**Work to complete**:
Below is a listing; reproduce each line of it exactly.
================
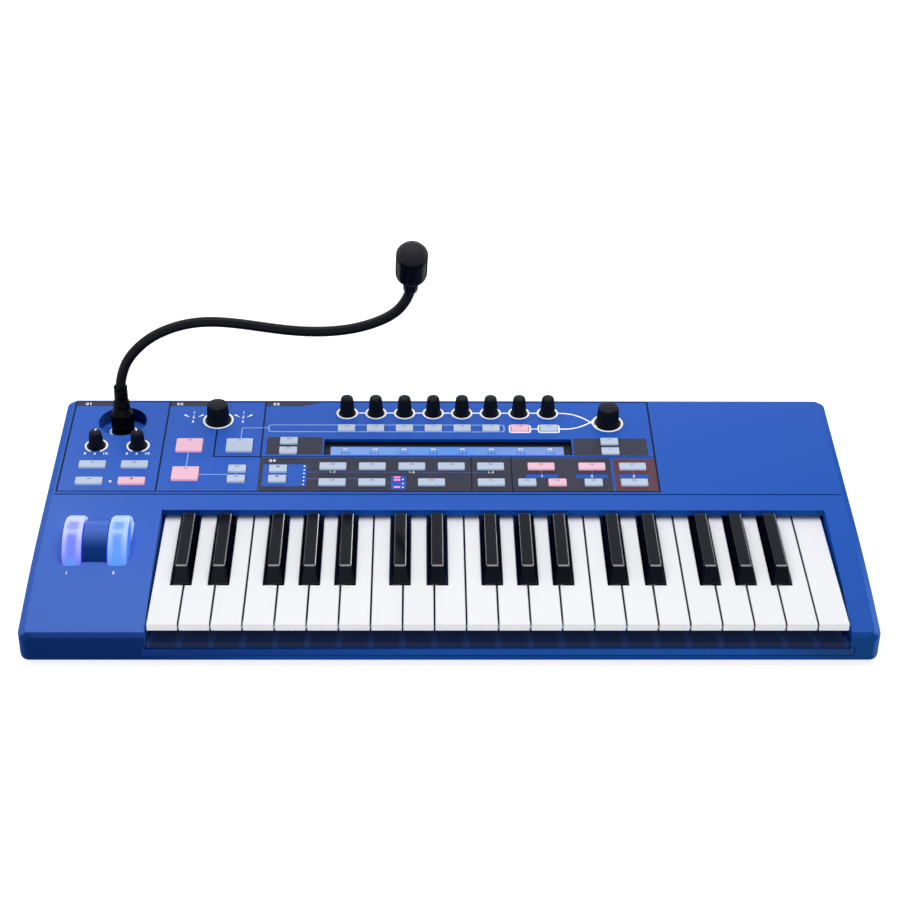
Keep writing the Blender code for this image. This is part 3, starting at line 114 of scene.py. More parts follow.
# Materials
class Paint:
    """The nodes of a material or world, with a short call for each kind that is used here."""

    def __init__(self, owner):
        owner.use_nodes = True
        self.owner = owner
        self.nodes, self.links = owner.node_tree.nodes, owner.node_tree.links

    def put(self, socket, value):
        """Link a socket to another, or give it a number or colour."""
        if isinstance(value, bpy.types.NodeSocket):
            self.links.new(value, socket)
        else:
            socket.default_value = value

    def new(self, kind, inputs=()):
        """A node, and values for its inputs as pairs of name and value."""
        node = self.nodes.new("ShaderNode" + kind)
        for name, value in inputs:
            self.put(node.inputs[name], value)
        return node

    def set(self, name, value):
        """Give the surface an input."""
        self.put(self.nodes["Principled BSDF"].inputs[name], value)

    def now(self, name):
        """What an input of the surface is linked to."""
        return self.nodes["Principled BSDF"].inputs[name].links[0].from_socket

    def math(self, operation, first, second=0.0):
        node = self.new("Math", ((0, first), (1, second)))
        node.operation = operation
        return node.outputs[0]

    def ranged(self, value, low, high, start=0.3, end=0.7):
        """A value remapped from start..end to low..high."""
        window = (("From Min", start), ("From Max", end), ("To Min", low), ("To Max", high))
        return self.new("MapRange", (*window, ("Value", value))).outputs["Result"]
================
**The solution**:
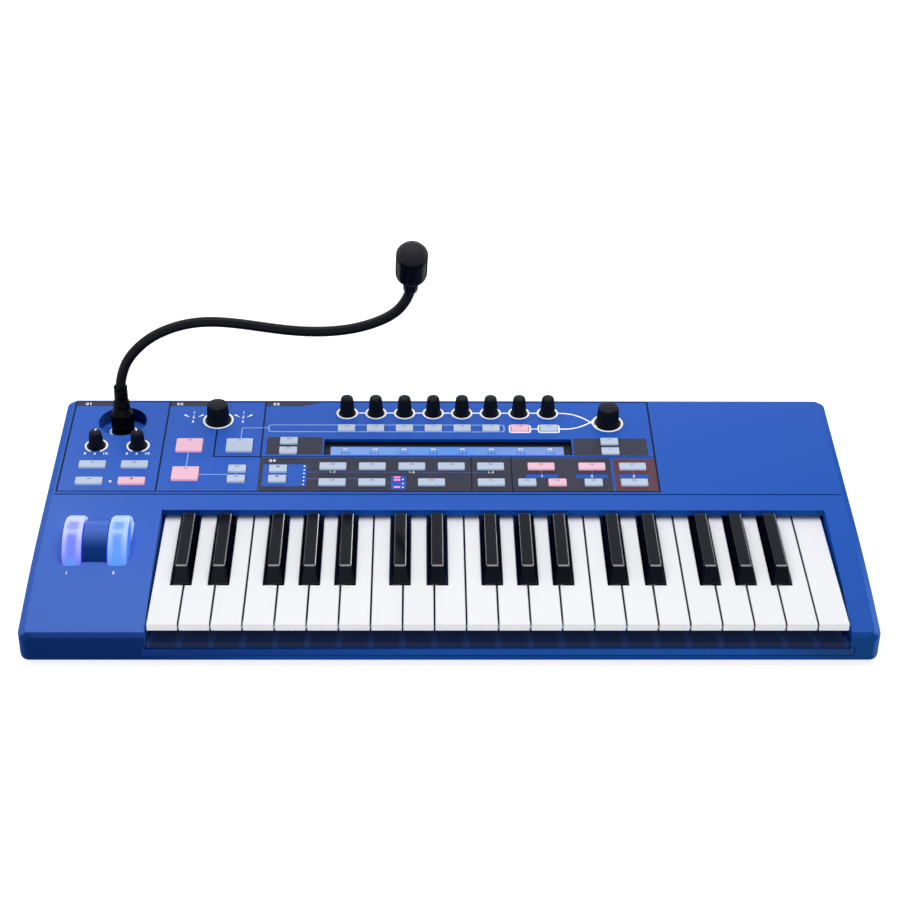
Keep writing the Blender code for this image. This is part 3, starting at line 114 of scene.py. More parts follow.
# Materials
class Paint:
    """The nodes of a material or world, with a short call for each kind that is used here."""

    def __init__(self, owner):
        owner.use_nodes = True
        self.owner = owner
        self.nodes, self.links = owner.node_tree.nodes, owner.node_tree.links

    def put(self, socket, value):
        """Link a socket to another, or give it a number or colour."""
        if isinstance(value, bpy.types.NodeSocket):
            self.links.new(value, socket)
        else:
            socket.default_value = value

    def new(self, kind, inputs=()):
        """A node, and values for its inputs as pairs of name and value."""
        node = self.nodes.new("ShaderNode" + kind)
        for name, value in inputs:
            self.put(node.inputs[name], value)
        return node

    def set(self, name, value):
        """Give the surface an input."""
        self.put(self.nodes["Principled BSDF"].inputs[name], value)

    def now(self, name):
        """What an input of the surface is linked to."""
        return self.nodes["Principled BSDF"].inputs[name].links[0].from_socket

    def math(self, operation, first, second=0.0):
        node = self.new("Math", ((0, first), (1, second)))
        node.operation = operation
        return node.outputs[0]

    def ranged(self, value, low, high, start=0.3, end=0.7):
        """A value remapped from start..end to low..high."""
        window = (("From Min", start), ("From Max", end), ("To Min", low), ("To Max", high))
        return self.new("MapRange", (*window, ("Value", value))).outputs["Result"]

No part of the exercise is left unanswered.